A Herd Of Wild Horses: ‘Mustang’ Reviewed

MUSTANG IS A FILM THAT UNRAVELS amidst tumbling swathes of dark hair, flicked both moodily and exuberantly; ringlets that fly out and tangle, only to be dutifully combed through. Turkish director Deniz Gamze Egüven’s debut film begins with sea-drenched hair, hanging from five adolescent girls’ heads, so wet it turns their school blouses transparent, revealing white training bras beneath. In a village on the Turkish coast, the five sisters – Nur, Ece, Selma, Sonay and Lale – play shoulder wars with the local boys. It is a beautiful and familiar scene, charged with the frisson of adolescence on the precipice of a long, hot summer. For the older three sisters at least, there is some flirtation with the boys. After all, there is an age at which a piggyback starts to feel tickling and strange, and good – perhaps even dangerously so – in a way you hadn’t known before.

In the eyes of conservative onlookers, the sisters were seen ‘rub[bing] their parts on the boys’ necks’. This obscene behaviour enrages their grandmother and uncle who enforce a house arrest. (The girls are orphaned but the circumstances of this are never elaborated on.) As the house is fortified, our vision is limited to increasingly cloistered, contracted shots; just a glimpse of the courtyard parapet, the sun streaming through the leaves of a tree and towards the world beyond. The girls resist – running away, breaking rules – but their imprisonment shows: skin grows paler, and their bodies are shrouded in dour ‘shit-coloured’ dresses as the house becomes, in the words of the youngest sister, Lale, ‘a wife factory’.

Egüven then presents a subversion of the traditional makeover montage (cf. Princess Diaries, Mean Girls, Jawbreaker) wherein the sisters, instead of discovering the potency of their burgeoning femininity with the help of lipstick and hair straighteners, have their sexuality curtailed. Cut to baking, sewing and duvet stuffing. This doesn’t stop Sonay, the eldest sister, from pressing her body against the window, hair swinging as she looks down at her illicit boyfriend in the garden below – the quintessential Rapunzel formation. But Sonay is in a rural Turkish village; drainpipes may be scaled but marriage is the only true way to escape from this house – that or death.
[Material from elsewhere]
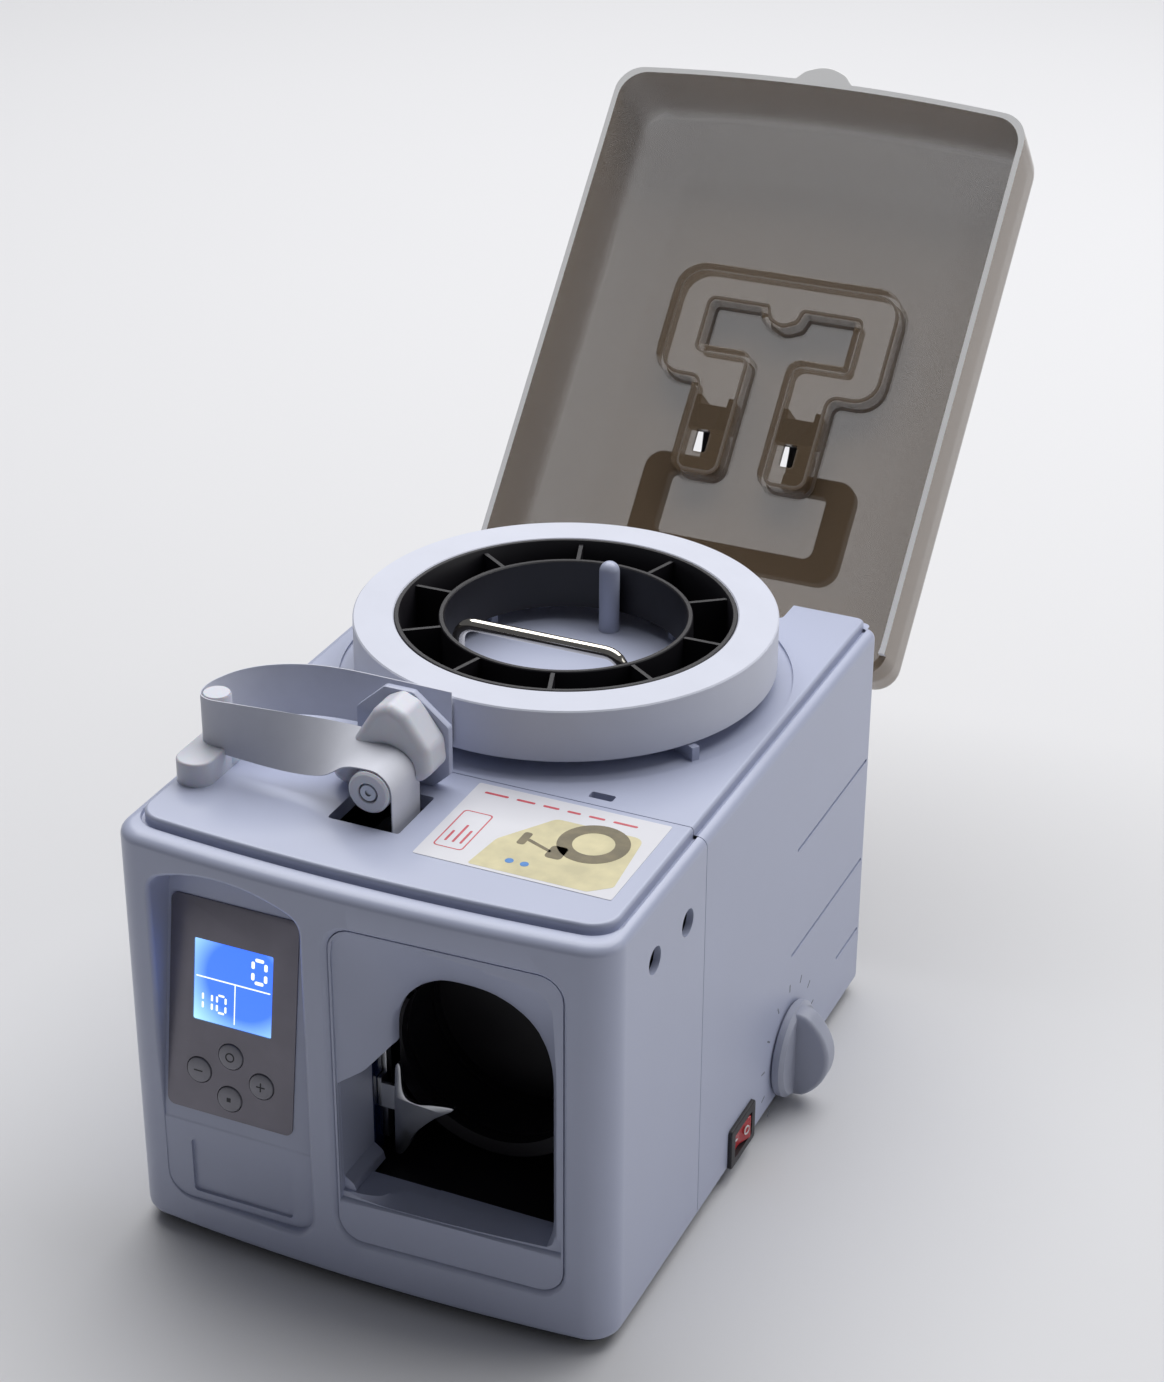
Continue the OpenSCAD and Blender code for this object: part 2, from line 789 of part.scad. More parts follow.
// One key of the front panel, standing on a spring pad
module panel_key(k) {
  color("#8d8f98") on_panel() translate([k[0], k[1], 0]) {
    translate([0, 0, -2.4]) cylinder(r = button_r, h = 3.8);
    translate([0, 0, -3.4]) cylinder(r = button_r + 1, h = 0.8);
    translate([0, 0, -3.4]) cylinder(r = 2, h = 1.2);
  }
}

module button_up() { panel_key(key_places[0]); }
module button_left() { panel_key(key_places[1]); }
module button_right() { panel_key(key_places[2]); }
module button_down() { panel_key(key_places[3]); }

module side_screws() {
  color(steel) for (p = [[-61.8, 139.5], [-89.9, 141.2]]) difference() {
    union() {
      rod_x(p[0], p[1], 4.2, 86, 89);
      rod_x(p[0], p[1], 1.8, 80, 86 + eps);
    }
    translate([88, p[0] - 0.5, p[1] - 3]) cube([2, 1, 6]);
    translate([88, p[0] - 3, p[1] - 0.5]) cube([2, 6, 1]);
  }
}

module power_inlet() {
  color(dark) difference() {
    union() {
      along_y(rear_y, rear_y + 2) rounded(42, 13, 78, 39, 3);
      along_y(rear_y - 20, rear_y + eps) rounded(46.2, 16.2, 73.8, 35.8, 2);
    }
    along_y(rear_y - 16, rear_y + 5) rounded(48.5, 18.5, 71.5, 33.5, 3);
  }
  color(steel) for (x = [54, 60, 66]) translate([x - 1, rear_y - 17, 24]) cube([2, 13, 5]);
}

module fuse_holder() {
  color(dark) {
    rod_y(32, 26, 7.5, rear_y, rear_y + 5);
    rod_y(32, 26, 5.8, rear_y - 24, rear_y + eps);
  }
}

// ---- works ----

// Shaft holes shared by both plates
module shaft_holes() {
  rod_y(cam_x, cam_z, 8, -120, 0);
  rod_y(feed_x, feed_z, 2.05, -120, 0);
  rod_y(pinch_x, feed_z, 2.05, -120, 0);
}

module front_plate() {
  color(steel) difference() {
    union() {
      translate([-86, -98, pan_z]) cube([72, 2, 158 - pan_z]);
      translate([-86, -98, 142.4]) cube([98, 2, 15.6]);
    }
    shaft_holes();
    translate([-77, -99, 14]) cube([54, 4, 42]);
    translate([-77, -99, 94]) cube([54, 4, 40]);
  }
}

module rear_plate() {
  color(steel) difference() {
    union() {
      translate([-86, -57.6, pan_z]) cube([172, 2, 135]);
      translate([-86, -57.6, 141]) cube([98, 2, 17]);
      translate([-86, -57.6, pan_z]) cube([172, 12, 2]);
    }
    shaft_holes();
    rod_y(motor_x, motor_z, 6, -60, -50);
  }
}

module shaft_bearings() {
  color(steel) for (y = [-98.5, -58.1]) difference() {
    rod_y(cam_x, cam_z, 8, y, y + 3);
    rod_y(cam_x, cam_z, 4.03, y - 1, y + 4);
  }
}

module cam_shaft() {
  color(steel) rod_y(cam_x, cam_z, 4, -102, -38);
}

module cam_pulley() {
  color("#d7d2c4") difference() {
    union() {
      rod_y(cam_x, cam_z, cam_pulley_r, -50, -43);
      for (y = [-51.5, -43]) rod_y(cam_x, cam_z, cam_pulley_r + 2, y, y + 1.5);
    }
    rod_y(cam_x, cam_z, 4, -60, -30);
    for (a = [0:60:300]) translate([cam_x, 0, cam_z]) rotate([0, a, 0])
      rod_y(13, 0, 4, -60, -30);
  }
}

module motor_pulley() {
  color(steel) difference() {
    union() {
      rod_y(motor_x, motor_z, motor_pulley_r, -50, -43);
      for (y = [-51.5, -43]) rod_y(motor_x, motor_z, motor_pulley_r + 2, y, y + 1.5);
      rod_y(motor_x, motor_z, 2.5, -53, -26);
    }
    rod_y(motor_x, motor_z, 1, -60, -48);
  }
}

// Belt around both pulleys, from one tangent line round to the other
module drive_belt() {
  color(dark) along_y(-49.6, -43.4) difference() {
    belt_loop(2);
    belt_loop(0.3);
  }
}

module belt_loop(g) {
  d = [motor_x - cam_x, motor_z - cam_z];
  a = atan2(d[1], d[0]);
  b = acos((cam_pulley_r - motor_pulley_r) / norm(d));
  n = 16;
  polygon(concat(
    [for (i = [0:n]) let (t = a + b + (360 - 2 * b) * i / n)
      [cam_x, cam_z] + (cam_pulley_r + g) * [cos(t), sin(t)] / (i == 0 || i == n ? 1 : cos((180 - b) / n))],
    [for (i = [0:n]) let (t = a - b + 2 * b * i / n)
      [motor_x, motor_z] + (motor_pulley_r + g) * [cos(t), sin(t)] / (i == 0 || i == n ? 1 : cos(b / n))]
  ));
}

module press_cam() {
  color(steel) difference() {
    rod_y(cam_x + 4, cam_z, 12, -82, -74);
    rod_y(cam_x, cam_z, 4, -90, -60);
  }
}

module main_motor() {
  color("#8b8f96") difference() {
    union() {
      rod_y(motor_x, motor_z, 18, -36, 18);
      for (s = [-1, 1]) rod_y(motor_x + 14 * s, motor_z, 2, -55.6, -35.9);
    }
    rod_y(motor_x, motor_z, 2.55, -60, -25);
  }
}

module seal_block() {
  color("#b08d57") translate([-32.6, -90, 62.5]) cube([13, 22, 22]);
  color(dark) translate([-19.6, -88, 64.5]) cube([2.5, 18, 18]);
}

module cutter_blade() {
  color("#e2e4e8") translate([-31, -90, 87.5]) cube([19, 22, 1.2]);
  color(dark) translate([-36, -88, 86.5]) cube([6, 18, 7]);
}

module feed_roller() {
  color(dark) rod_y(feed_x, feed_z, 7.4, -88, -68);
  color(steel) rod_y(feed_x, feed_z, 2, -100, -53);
}

module pinch_roller() {
  color("#d7d2c4") rod_y(pinch_x, feed_z, 5.9, -88, -68);
  color(steel) rod_y(pinch_x, feed_z, 2, -100, -54);
}

module feed_motor() {
  color("#8b8f96") difference() {
    rod_y(feed_x, feed_z, 9, -55.6, -30);
    rod_y(feed_x, feed_z, 2.3, -56, -50);
  }
}

module transformer() {
  color("#4a4c52") translate([28, 66, pan_z]) cube([44, 30, 42]);
  color("#c8742c") translate([34, 60, pan_z + 9]) cube([32, 42, 24]);
  color("#4a4c52") translate([22, 70, pan_z]) cube([56, 22, 2]);
}

module control_board() {
  color("#1d5f3a") translate([-80, -30, pan_z + 6]) cube([60, 100, 1.6]);
  color(steel) for (x = [-76, -24], y = [-26, 66]) translate([x, y, pan_z]) cylinder(r = 2.5, h = 6);
  color(dark) {
    translate([-62, 0, pan_z + 7.6]) cube([14, 14, 3]);
    translate([-40, 30, pan_z + 7.6]) cube([12, 24, 14]);
    translate([-72, 40, pan_z + 7.6]) cylinder(r = 6, h = 20);
    translate([-72, 56, pan_z + 7.6]) cylinder(r = 6, h = 20);
    translate([-76, -20, pan_z + 7.6]) cube([40, 6, 9]);
  }
}

module cooling_fan() {
  color(dark) difference() {
    translate([-68, rear_y - wall - 15, 50]) cube([46, 15, 46]);
    rod_y(-45, 73, 21, rear_y - 40, rear_y - 0);
  }
  color(dark) {
    rod_y(-45, 73, 7, rear_y - wall - 14, rear_y - wall - 1);
    for (a = [0:45:315]) translate([-45, rear_y - wall - 8, 73]) rotate([0, a, 0])
      translate([6, -4, -0.8]) cube([13, 8, 1.6]);
    for (a = [22:90:292]) translate([-45, rear_y - wall - 2.5, 73]) rotate([0, a, 0])
      translate([6, 0, -1.5]) cube([16, 2, 3]);
  }
}

bottom_pan();
rubber_feet();
front_cover();
rear_housing();
bay_funnel();
bay_liner();
tape_loop_ring();
sensor_window();
clamp_plate();
roll_ribs();
roll_post();
carry_handle();
handle_nuts();
tape_core();
tape_roll();
paper_tape();
guide_post();
twist_bracket();
twist_arch();
tape_roller();
roller_screw();
loading_label();
dust_lid();
lid_hinge_pins();
handle_brackets();
handle_pins();
lid_handle();
tension_knob();
knob_shaft();
potentiometer();
switch_bezel();
power_rocker();
panel_overlay();
display_module();
display_window();
button_up();
button_left();
button_right();
button_down();
side_screws();
power_inlet();
fuse_holder();
front_plate();
rear_plate();
main_motor();
motor_pulley();
cam_pulley();
drive_belt();
cam_shaft();
press_cam();
shaft_bearings();
seal_block();
cutter_blade();
feed_roller();
pinch_roller();
feed_motor();
transformer();
control_board();
cooling_fan();
pan_screws();
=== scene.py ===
"""Looks of a desktop banknote banding machine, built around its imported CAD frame.

Sizes and places are in millimetres, +X to the machine's right, -Y to its front, +Z up.
Meshes are written in metres.
"""

import math

import bmesh
import bpy
from mathutils import Matrix, Vector


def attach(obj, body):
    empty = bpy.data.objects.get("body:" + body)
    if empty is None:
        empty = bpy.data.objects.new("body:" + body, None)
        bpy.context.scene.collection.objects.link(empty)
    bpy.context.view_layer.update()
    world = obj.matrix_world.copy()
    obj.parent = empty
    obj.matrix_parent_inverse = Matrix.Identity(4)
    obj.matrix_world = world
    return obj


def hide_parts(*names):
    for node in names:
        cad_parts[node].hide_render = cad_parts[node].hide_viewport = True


MM = 0.001
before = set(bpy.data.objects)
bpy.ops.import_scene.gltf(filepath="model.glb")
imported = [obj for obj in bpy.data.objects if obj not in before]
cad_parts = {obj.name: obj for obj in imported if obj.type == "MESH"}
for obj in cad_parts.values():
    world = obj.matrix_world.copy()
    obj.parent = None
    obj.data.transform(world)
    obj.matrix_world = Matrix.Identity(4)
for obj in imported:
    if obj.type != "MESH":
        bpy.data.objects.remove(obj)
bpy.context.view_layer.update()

# Body
HALF_W = 93.0
FRONT_Y = -124.0
BACK_Y = 128.0
BOW = 5.0
BOW_R = (HALF_W**2 + BOW**2) / (2 * BOW)
FOOT_H = 3.5
RIM_Z = 163.5
DECK_Z = 166.5
WALL = 2.5
SEAM_Y = -46.0
GROOVE_W = 1.4
GROOVE_D = 1.2

# Front
ARCH_X = -48.3
ARCH_HW = 29.8
PANEL_X = -51.8
PANEL_Y = -124.6
LEAN_Z = 55.5
LEAN = math.radians(8.5)
LCD_V = 51.8
LCD_HALF = 15.5
KEYS_V = 17.2
KEY_R = 4.8
BAY_X = (-8.0, 76.0)
BAY_Z = (22.5, 149.5)
SILL_Z = 41.0
THROAT_Y = -114.0

# Deck
ROLL = (1.2, 40.4)
ROLL_Z = 171.0
ROLL_R = 78.0
CORE_R = 63.0
BORE_R = 44.6
TAPE_W = 20.0
ROLLER = (-12.0, 178.5)
ROLLER_R = 7.6
POST = (-79.6, -72.0)

# Dust lid, measured closed
LID_OPEN = math.radians(-131.5)
LID_Z = 163.9
LID_H = 43.0
LID_WALL = 2.2
HINGE = (124.2, 146.8)
WELL_Z = LID_Z + 32.6
RIM_H = 2.3
EDGE_SLOT = 1
GRIP_PIVOT = (17.0, LID_Z + 44.2)

# Right side
KNOB = (44.0, 22.5)
KNOB_R = 19.0
ROCKER = (-5.0, 14.5)


# ---- small tools ----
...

The hair is soon covered with red marriage veils as the eldest sisters are married off. Then the middle sister Ece’s whole body is covered, as she is lowered into her grave. This is a film about having and losing sisters, as much as it is about empowerment ‘sisterhood’. Sonay, Selma, Nur and Lale, reunited at the funeral, lie back on the bed, their hair forming a collective mourning veil – it is hard to differentiate who is who. Then it is hacked off, sewn onto stuffed heads as part of Nur and Lale’s escape plan. When a local truck driver finally helps the youngest two girls run away to Istanbul, he is marked out as different from the other men for he mirrors the girls with his long, ‘queer’, dark hair.

The Ford Mustang – an iconic 60s car – points towards Lale’s secret driving lessons, and the girls’ eventual escape at the wheel. (Surely the Ford Thunderbird from Thelma and Louise – the ultimate symbol of petroleum feminism – was in Egüven’s mind?) But, more significantly, a mustang is a breed of free-running, wild horse, and the mane is the film’s strongest image: a cascade of hair that follows the girls as they escape the house for a football match, as they play make-believe swimming on mattresses, as Sonay leads her boyfriend between the trees to the beach dressed only in a nightgown. The sisters are a force moving as one, a herd of wild horses, a Lernaean Hydra emerging from the Black Sea – terrifying and untameable.